» **SET TASK**
Return, word for word, every line that follows.

» **RECORDED INFORMATION**
______________________________
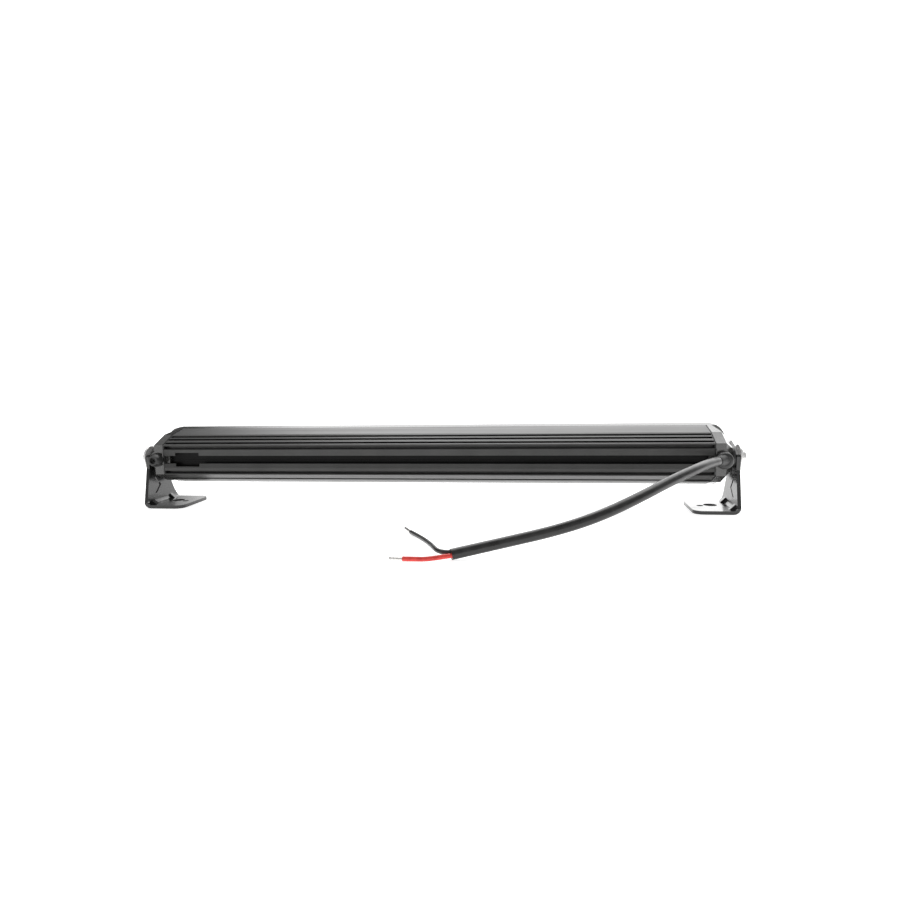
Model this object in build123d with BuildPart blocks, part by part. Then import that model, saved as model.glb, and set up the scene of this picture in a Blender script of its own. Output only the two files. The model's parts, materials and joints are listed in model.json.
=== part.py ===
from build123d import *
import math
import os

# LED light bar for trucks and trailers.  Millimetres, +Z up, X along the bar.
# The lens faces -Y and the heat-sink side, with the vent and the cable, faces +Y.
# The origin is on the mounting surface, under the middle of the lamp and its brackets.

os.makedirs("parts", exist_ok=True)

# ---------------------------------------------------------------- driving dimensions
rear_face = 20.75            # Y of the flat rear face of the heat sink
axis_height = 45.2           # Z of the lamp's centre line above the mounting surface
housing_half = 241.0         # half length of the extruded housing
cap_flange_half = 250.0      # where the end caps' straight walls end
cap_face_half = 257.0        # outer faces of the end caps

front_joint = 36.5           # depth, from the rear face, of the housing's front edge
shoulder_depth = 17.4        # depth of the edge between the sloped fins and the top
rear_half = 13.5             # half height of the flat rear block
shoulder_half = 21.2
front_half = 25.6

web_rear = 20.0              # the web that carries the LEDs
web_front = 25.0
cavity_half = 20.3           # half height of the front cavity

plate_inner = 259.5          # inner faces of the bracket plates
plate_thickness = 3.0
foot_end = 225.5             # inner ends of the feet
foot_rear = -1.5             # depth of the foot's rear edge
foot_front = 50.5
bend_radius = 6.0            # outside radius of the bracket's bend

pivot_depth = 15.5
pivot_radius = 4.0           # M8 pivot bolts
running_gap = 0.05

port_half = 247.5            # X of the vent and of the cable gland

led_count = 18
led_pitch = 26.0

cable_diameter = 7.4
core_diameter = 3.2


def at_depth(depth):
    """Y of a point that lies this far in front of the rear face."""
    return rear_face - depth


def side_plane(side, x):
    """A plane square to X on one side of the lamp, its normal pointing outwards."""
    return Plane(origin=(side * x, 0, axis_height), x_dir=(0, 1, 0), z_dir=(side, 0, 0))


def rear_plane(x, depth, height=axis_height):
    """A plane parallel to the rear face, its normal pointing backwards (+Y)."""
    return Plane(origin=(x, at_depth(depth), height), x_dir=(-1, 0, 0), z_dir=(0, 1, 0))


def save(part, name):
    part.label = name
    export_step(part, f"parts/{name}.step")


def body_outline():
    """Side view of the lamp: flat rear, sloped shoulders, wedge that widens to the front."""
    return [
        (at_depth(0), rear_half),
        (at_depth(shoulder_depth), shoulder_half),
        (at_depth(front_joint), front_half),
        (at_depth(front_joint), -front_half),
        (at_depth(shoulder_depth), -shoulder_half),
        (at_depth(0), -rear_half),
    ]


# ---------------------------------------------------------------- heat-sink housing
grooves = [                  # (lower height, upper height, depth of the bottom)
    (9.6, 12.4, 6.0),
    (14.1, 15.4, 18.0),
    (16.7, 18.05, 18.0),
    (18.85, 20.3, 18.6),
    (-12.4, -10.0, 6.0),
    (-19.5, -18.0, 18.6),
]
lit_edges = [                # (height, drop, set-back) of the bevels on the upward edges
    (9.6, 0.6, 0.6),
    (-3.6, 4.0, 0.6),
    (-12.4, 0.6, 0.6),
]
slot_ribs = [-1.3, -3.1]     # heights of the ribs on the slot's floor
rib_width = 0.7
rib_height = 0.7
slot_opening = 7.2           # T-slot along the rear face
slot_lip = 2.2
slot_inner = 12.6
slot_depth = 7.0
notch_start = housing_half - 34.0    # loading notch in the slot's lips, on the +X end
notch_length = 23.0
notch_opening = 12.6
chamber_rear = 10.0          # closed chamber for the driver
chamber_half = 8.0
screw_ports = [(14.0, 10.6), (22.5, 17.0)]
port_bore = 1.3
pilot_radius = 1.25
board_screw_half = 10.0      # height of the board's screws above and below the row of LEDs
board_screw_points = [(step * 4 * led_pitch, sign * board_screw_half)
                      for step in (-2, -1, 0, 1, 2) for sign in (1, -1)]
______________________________
» **REPLY**
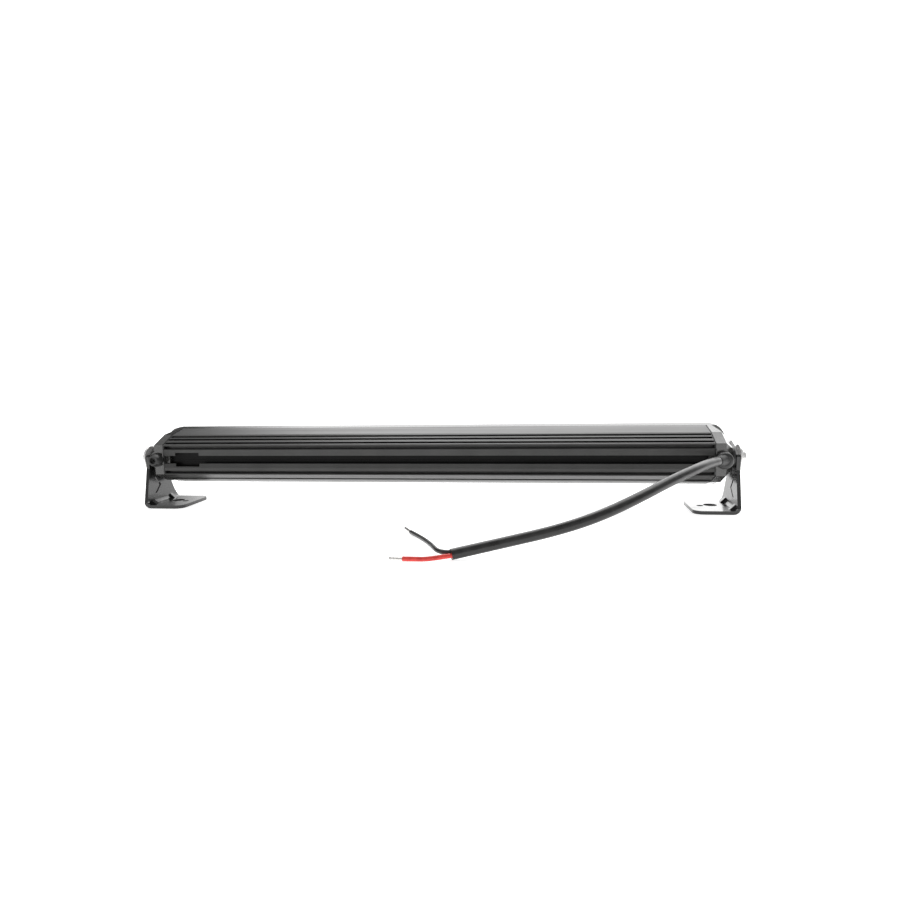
Model this object in build123d with BuildPart blocks, part by part. Then import that model, saved as model.glb, and set up the scene of this picture in a Blender script of its own. Output only the two files. The model's parts, materials and joints are listed in model.json.
=== part.py ===
from build123d import *
import math
import os

# LED light bar for trucks and trailers.  Millimetres, +Z up, X along the bar.
# The lens faces -Y and the heat-sink side, with the vent and the cable, faces +Y.
# The origin is on the mounting surface, under the middle of the lamp and its brackets.

os.makedirs("parts", exist_ok=True)

# ---------------------------------------------------------------- driving dimensions
rear_face = 20.75            # Y of the flat rear face of the heat sink
axis_height = 45.2           # Z of the lamp's centre line above the mounting surface
housing_half = 241.0         # half length of the extruded housing
cap_flange_half = 250.0      # where the end caps' straight walls end
cap_face_half = 257.0        # outer faces of the end caps

front_joint = 36.5           # depth, from the rear face, of the housing's front edge
shoulder_depth = 17.4        # depth of the edge between the sloped fins and the top
rear_half = 13.5             # half height of the flat rear block
shoulder_half = 21.2
front_half = 25.6

web_rear = 20.0              # the web that carries the LEDs
web_front = 25.0
cavity_half = 20.3           # half height of the front cavity

plate_inner = 259.5          # inner faces of the bracket plates
plate_thickness = 3.0
foot_end = 225.5             # inner ends of the feet
foot_rear = -1.5             # depth of the foot's rear edge
foot_front = 50.5
bend_radius = 6.0            # outside radius of the bracket's bend

pivot_depth = 15.5
pivot_radius = 4.0           # M8 pivot bolts
running_gap = 0.05

port_half = 247.5            # X of the vent and of the cable gland

led_count = 18
led_pitch = 26.0

cable_diameter = 7.4
core_diameter = 3.2


def at_depth(depth):
    """Y of a point that lies this far in front of the rear face."""
    return rear_face - depth


def side_plane(side, x):
    """A plane square to X on one side of the lamp, its normal pointing outwards."""
    return Plane(origin=(side * x, 0, axis_height), x_dir=(0, 1, 0), z_dir=(side, 0, 0))


def rear_plane(x, depth, height=axis_height):
    """A plane parallel to the rear face, its normal pointing backwards (+Y)."""
    return Plane(origin=(x, at_depth(depth), height), x_dir=(-1, 0, 0), z_dir=(0, 1, 0))


def save(part, name):
    part.label = name
    export_step(part, f"parts/{name}.step")


def body_outline():
    """Side view of the lamp: flat rear, sloped shoulders, wedge that widens to the front."""
    return [
        (at_depth(0), rear_half),
        (at_depth(shoulder_depth), shoulder_half),
        (at_depth(front_joint), front_half),
        (at_depth(front_joint), -front_half),
        (at_depth(shoulder_depth), -shoulder_half),
        (at_depth(0), -rear_half),
    ]


# ---------------------------------------------------------------- heat-sink housing
grooves = [                  # (lower height, upper height, depth of the bottom)
    (9.6, 12.4, 6.0),
    (14.1, 15.4, 18.0),
    (16.7, 18.05, 18.0),
    (18.85, 20.3, 18.6),
    (-12.4, -10.0, 6.0),
    (-19.5, -18.0, 18.6),
]
lit_edges = [                # (height, drop, set-back) of the bevels on the upward edges
    (9.6, 0.6, 0.6),
    (-3.6, 4.0, 0.6),
    (-12.4, 0.6, 0.6),
]
slot_ribs = [-1.3, -3.1]     # heights of the ribs on the slot's floor
rib_width = 0.7
rib_height = 0.7
slot_opening = 7.2           # T-slot along the rear face
slot_lip = 2.2
slot_inner = 12.6
slot_depth = 7.0
notch_start = housing_half - 34.0    # loading notch in the slot's lips, on the +X end
notch_length = 23.0
notch_opening = 12.6
chamber_rear = 10.0          # closed chamber for the driver
chamber_half = 8.0
screw_ports = [(14.0, 10.6), (22.5, 17.0)]
port_bore = 1.3
pilot_radius = 1.25
board_screw_half = 10.0      # height of the board's screws above and below the row of LEDs
board_screw_points = [(step * 4 * led_pitch, sign * board_screw_half)
                      for step in (-2, -1, 0, 1, 2) for sign in (1, -1)]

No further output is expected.